James Paterson’s move to Shadow Finance and into the formal leadership team matters beyond title. It puts him in the small room where lines-to-take and strategy are set and allows some input into the budget mechanics of economic security. He has spoken less about the PRC since the shift, but there is no sign of a substantive change in outlook. His record stresses the ideological character of the CCP challenge and the security threats it poses, more or less dovetailing with Hastie’s previously articulated views. In practical terms, these roles function as leadership training.
The recently demoted Senator Jacinta Nampijinpa Price has occupied much of the rhetorical space left by the relative quiet of senior figures. During her brief term as Shadow Defence Industry Minister she described the CCP as ‘the great danger of our age’ and warned of its ‘desire to dominate our region and define destinies of free countries,’ and argued ‘appeasement doesn’t work’ – language echoing earlier Hastie and Paterson remarks but with fewer filters. From the backbench, Price faces fewer portfolio constraints and a higher marginal payoff to high-salience media interventions. Participating in the PRC debate can generally deliver that salience. While her influence on formal policy settings is limited, her contributions tend to pull debate toward simpler binaries and more populist frames. That extends to the alliance, which she often presents as a values contrast with the US as a long-standing democratic ally that ‘cares about our sovereignty’ versus an authoritarian CCP that would seek to exploit Australia – resonant, but compressing a debate that also turns on interests, risks and trade-offs.

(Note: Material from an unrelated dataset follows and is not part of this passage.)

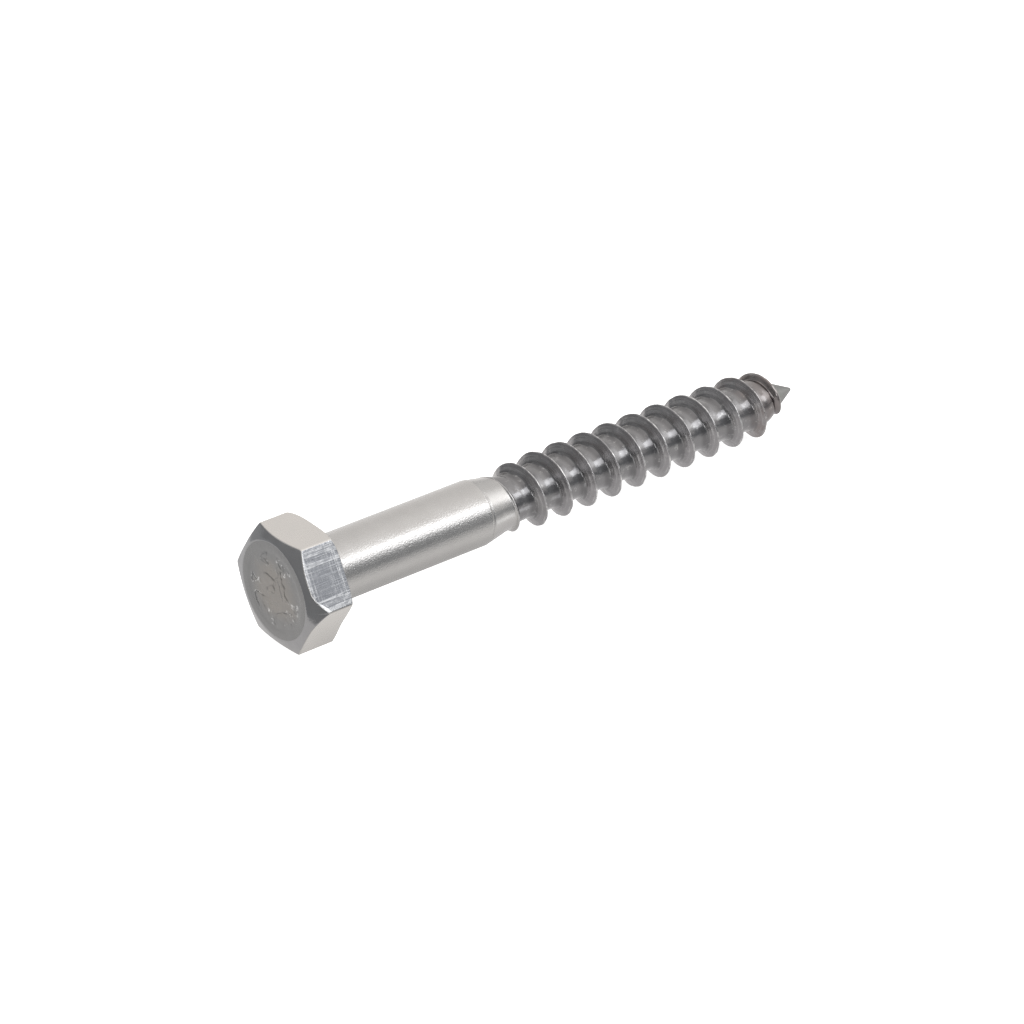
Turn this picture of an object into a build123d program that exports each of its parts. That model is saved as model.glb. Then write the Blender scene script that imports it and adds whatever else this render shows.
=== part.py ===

The same hard-edged register that Price applies to the PRC also shaped the reception of her remarks on immigration. After she claimed that the Labor Party was encouraging Indian migration for political advantage, Pauline Hanson seized on the controversy to reprise her long-standing contention about migration and Labor electoral gain, this time adding new specificity by naming Chinese and Greek migrants. That extension is Hanson’s, not Price’s, but it broadened the target set and blurred distinctions in the public debate, further entangling foreign policy rhetoric with domestic grievance politics.
One Nation’s support tends to rise when the Coalition is under strain, though the relationship is correlational rather than deterministic; that dynamic heightens the temptation for right-flank Liberals and Nationals to sharpen rhetoric to stem leakage to One Nation, even as it raises costs in metropolitan seats and with business-aligned moderates.
In the near term, regardless of who leads the Liberal Party, its centre of gravity is likely to tilt back toward a firmer stance on the PRC. The question is not whether it will speak hawkishly, but whether it can do so while preserving breadth in seats with significant Australian-Chinese communities and business interests, keeping deterrence and economic statecraft at the core rather than letting headline tactics set the tempo.